## DATA SHOWN
—————

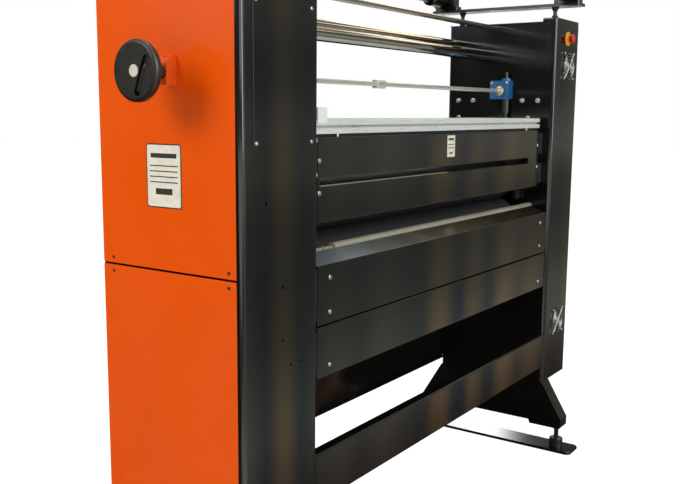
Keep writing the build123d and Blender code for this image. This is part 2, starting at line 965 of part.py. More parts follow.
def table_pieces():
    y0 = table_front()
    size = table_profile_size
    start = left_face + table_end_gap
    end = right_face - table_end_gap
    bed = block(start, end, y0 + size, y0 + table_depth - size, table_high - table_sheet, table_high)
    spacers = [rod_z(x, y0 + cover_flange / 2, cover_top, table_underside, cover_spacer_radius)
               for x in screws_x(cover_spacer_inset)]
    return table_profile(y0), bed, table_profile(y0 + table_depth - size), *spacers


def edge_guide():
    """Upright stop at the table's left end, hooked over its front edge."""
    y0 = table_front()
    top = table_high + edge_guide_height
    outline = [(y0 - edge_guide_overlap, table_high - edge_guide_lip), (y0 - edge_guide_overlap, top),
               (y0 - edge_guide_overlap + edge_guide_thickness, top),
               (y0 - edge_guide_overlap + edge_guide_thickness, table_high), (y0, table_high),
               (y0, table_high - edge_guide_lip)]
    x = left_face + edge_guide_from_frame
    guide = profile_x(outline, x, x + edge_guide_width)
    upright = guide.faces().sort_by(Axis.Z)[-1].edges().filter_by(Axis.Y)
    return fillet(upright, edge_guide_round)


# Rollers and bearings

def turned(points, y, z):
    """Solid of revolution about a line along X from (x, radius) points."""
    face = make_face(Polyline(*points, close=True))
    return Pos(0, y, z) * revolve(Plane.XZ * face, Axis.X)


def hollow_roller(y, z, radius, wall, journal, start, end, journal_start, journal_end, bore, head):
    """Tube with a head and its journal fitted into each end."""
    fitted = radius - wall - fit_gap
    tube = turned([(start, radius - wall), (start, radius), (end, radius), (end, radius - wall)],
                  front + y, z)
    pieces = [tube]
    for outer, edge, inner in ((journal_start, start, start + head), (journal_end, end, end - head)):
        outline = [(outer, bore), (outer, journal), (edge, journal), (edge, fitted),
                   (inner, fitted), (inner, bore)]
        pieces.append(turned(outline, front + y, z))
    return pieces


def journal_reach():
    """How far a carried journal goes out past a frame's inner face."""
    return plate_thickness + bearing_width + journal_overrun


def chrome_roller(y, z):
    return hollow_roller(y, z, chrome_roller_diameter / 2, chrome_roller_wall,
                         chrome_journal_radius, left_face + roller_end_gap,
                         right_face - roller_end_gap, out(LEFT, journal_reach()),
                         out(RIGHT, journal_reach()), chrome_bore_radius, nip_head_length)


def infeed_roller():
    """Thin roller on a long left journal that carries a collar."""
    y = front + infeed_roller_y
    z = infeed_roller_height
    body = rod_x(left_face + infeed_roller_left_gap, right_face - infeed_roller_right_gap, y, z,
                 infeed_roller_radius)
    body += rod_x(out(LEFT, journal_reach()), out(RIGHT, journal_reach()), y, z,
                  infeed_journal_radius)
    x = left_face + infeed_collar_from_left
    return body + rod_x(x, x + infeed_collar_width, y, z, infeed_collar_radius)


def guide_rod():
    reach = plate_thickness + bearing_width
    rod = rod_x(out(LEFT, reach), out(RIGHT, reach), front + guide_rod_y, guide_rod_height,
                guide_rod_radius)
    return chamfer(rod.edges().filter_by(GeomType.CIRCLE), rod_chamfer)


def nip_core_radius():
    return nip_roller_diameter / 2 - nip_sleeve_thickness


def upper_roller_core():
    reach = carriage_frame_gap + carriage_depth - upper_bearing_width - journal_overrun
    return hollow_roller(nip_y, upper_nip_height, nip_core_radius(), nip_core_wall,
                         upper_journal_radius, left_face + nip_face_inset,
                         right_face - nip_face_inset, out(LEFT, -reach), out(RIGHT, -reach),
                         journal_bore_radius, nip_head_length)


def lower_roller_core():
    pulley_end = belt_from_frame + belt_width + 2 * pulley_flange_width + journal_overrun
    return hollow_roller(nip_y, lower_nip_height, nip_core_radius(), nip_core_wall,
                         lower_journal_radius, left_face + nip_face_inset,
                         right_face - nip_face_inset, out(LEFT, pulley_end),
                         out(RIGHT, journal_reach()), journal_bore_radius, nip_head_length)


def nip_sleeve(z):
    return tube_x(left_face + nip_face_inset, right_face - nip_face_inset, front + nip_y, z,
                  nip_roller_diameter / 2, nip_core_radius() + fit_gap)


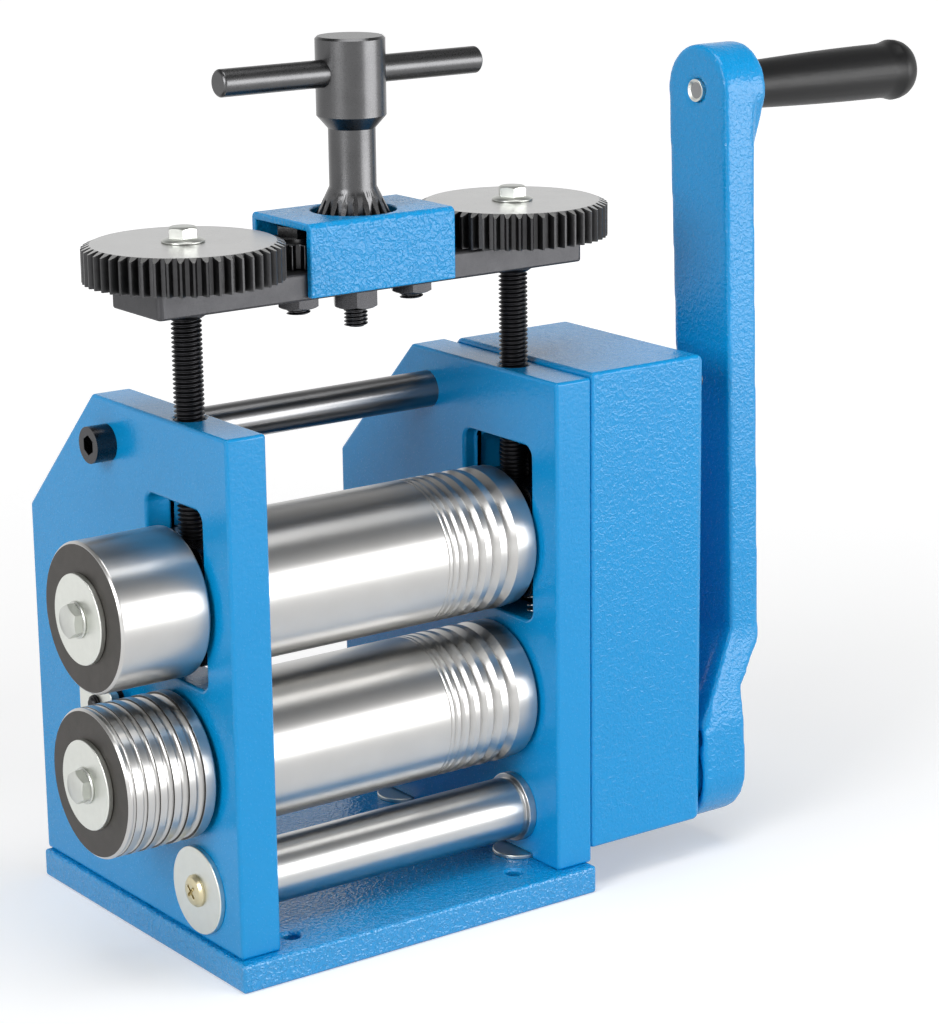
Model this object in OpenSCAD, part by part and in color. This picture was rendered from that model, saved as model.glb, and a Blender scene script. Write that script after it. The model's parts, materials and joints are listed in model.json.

—————

## DIRECTIONS FOR THIS TASK
Reproduce all of the data exactly as given.

## EXERCISE RESPONSE
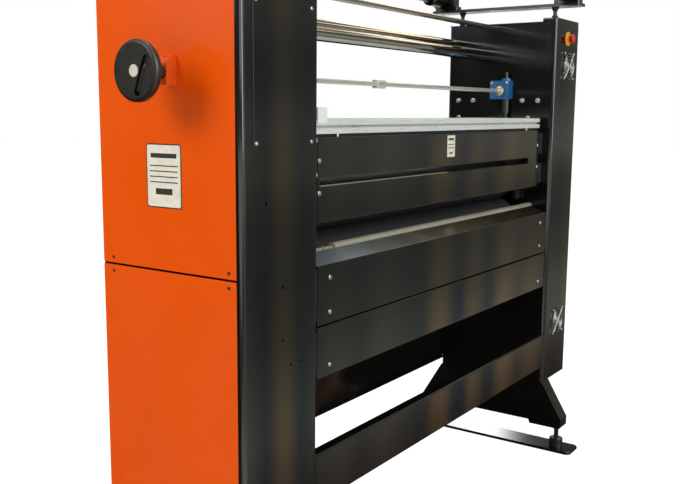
Keep writing the build123d and Blender code for this image. This is part 2, starting at line 965 of part.py. More parts follow.
def table_pieces():
    y0 = table_front()
    size = table_profile_size
    start = left_face + table_end_gap
    end = right_face - table_end_gap
    bed = block(start, end, y0 + size, y0 + table_depth - size, table_high - table_sheet, table_high)
    spacers = [rod_z(x, y0 + cover_flange / 2, cover_top, table_underside, cover_spacer_radius)
               for x in screws_x(cover_spacer_inset)]
    return table_profile(y0), bed, table_profile(y0 + table_depth - size), *spacers


def edge_guide():
    """Upright stop at the table's left end, hooked over its front edge."""
    y0 = table_front()
    top = table_high + edge_guide_height
    outline = [(y0 - edge_guide_overlap, table_high - edge_guide_lip), (y0 - edge_guide_overlap, top),
               (y0 - edge_guide_overlap + edge_guide_thickness, top),
               (y0 - edge_guide_overlap + edge_guide_thickness, table_high), (y0, table_high),
               (y0, table_high - edge_guide_lip)]
    x = left_face + edge_guide_from_frame
    guide = profile_x(outline, x, x + edge_guide_width)
    upright = guide.faces().sort_by(Axis.Z)[-1].edges().filter_by(Axis.Y)
    return fillet(upright, edge_guide_round)


# Rollers and bearings

def turned(points, y, z):
    """Solid of revolution about a line along X from (x, radius) points."""
    face = make_face(Polyline(*points, close=True))
    return Pos(0, y, z) * revolve(Plane.XZ * face, Axis.X)


def hollow_roller(y, z, radius, wall, journal, start, end, journal_start, journal_end, bore, head):
    """Tube with a head and its journal fitted into each end."""
    fitted = radius - wall - fit_gap
    tube = turned([(start, radius - wall), (start, radius), (end, radius), (end, radius - wall)],
                  front + y, z)
    pieces = [tube]
    for outer, edge, inner in ((journal_start, start, start + head), (journal_end, end, end - head)):
        outline = [(outer, bore), (outer, journal), (edge, journal), (edge, fitted),
                   (inner, fitted), (inner, bore)]
        pieces.append(turned(outline, front + y, z))
    return pieces


def journal_reach():
    """How far a carried journal goes out past a frame's inner face."""
    return plate_thickness + bearing_width + journal_overrun


def chrome_roller(y, z):
    return hollow_roller(y, z, chrome_roller_diameter / 2, chrome_roller_wall,
                         chrome_journal_radius, left_face + roller_end_gap,
                         right_face - roller_end_gap, out(LEFT, journal_reach()),
                         out(RIGHT, journal_reach()), chrome_bore_radius, nip_head_length)


def infeed_roller():
    """Thin roller on a long left journal that carries a collar."""
    y = front + infeed_roller_y
    z = infeed_roller_height
    body = rod_x(left_face + infeed_roller_left_gap, right_face - infeed_roller_right_gap, y, z,
                 infeed_roller_radius)
    body += rod_x(out(LEFT, journal_reach()), out(RIGHT, journal_reach()), y, z,
                  infeed_journal_radius)
    x = left_face + infeed_collar_from_left
    return body + rod_x(x, x + infeed_collar_width, y, z, infeed_collar_radius)


def guide_rod():
    reach = plate_thickness + bearing_width
    rod = rod_x(out(LEFT, reach), out(RIGHT, reach), front + guide_rod_y, guide_rod_height,
                guide_rod_radius)
    return chamfer(rod.edges().filter_by(GeomType.CIRCLE), rod_chamfer)


def nip_core_radius():
    return nip_roller_diameter / 2 - nip_sleeve_thickness


def upper_roller_core():
    reach = carriage_frame_gap + carriage_depth - upper_bearing_width - journal_overrun
    return hollow_roller(nip_y, upper_nip_height, nip_core_radius(), nip_core_wall,
                         upper_journal_radius, left_face + nip_face_inset,
                         right_face - nip_face_inset, out(LEFT, -reach), out(RIGHT, -reach),
                         journal_bore_radius, nip_head_length)


def lower_roller_core():
    pulley_end = belt_from_frame + belt_width + 2 * pulley_flange_width + journal_overrun
    return hollow_roller(nip_y, lower_nip_height, nip_core_radius(), nip_core_wall,
                         lower_journal_radius, left_face + nip_face_inset,
                         right_face - nip_face_inset, out(LEFT, pulley_end),
                         out(RIGHT, journal_reach()), journal_bore_radius, nip_head_length)


def nip_sleeve(z):
    return tube_x(left_face + nip_face_inset, right_face - nip_face_inset, front + nip_y, z,
                  nip_roller_diameter / 2, nip_core_radius() + fit_gap)


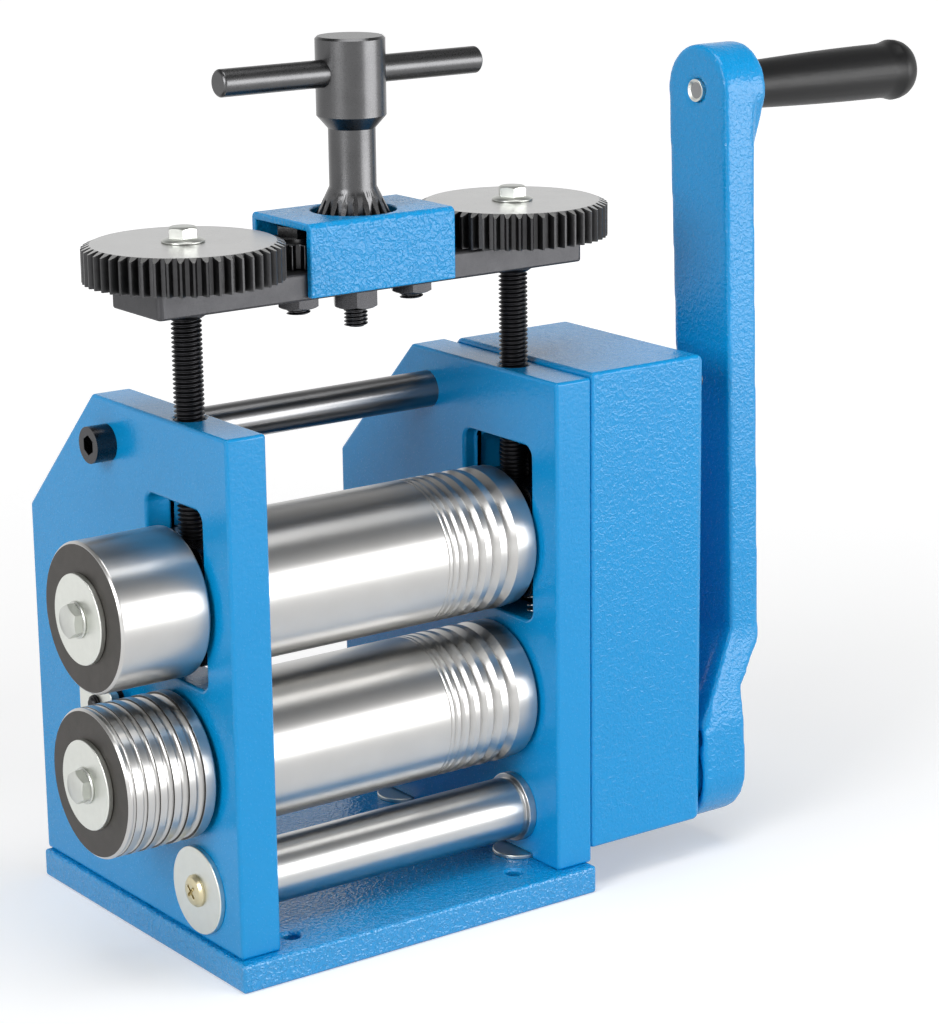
Model this object in OpenSCAD, part by part and in color. This picture was rendered from that model, saved as model.glb, and a Blender scene script. Write that script after it. The model's parts, materials and joints are listed in model.json.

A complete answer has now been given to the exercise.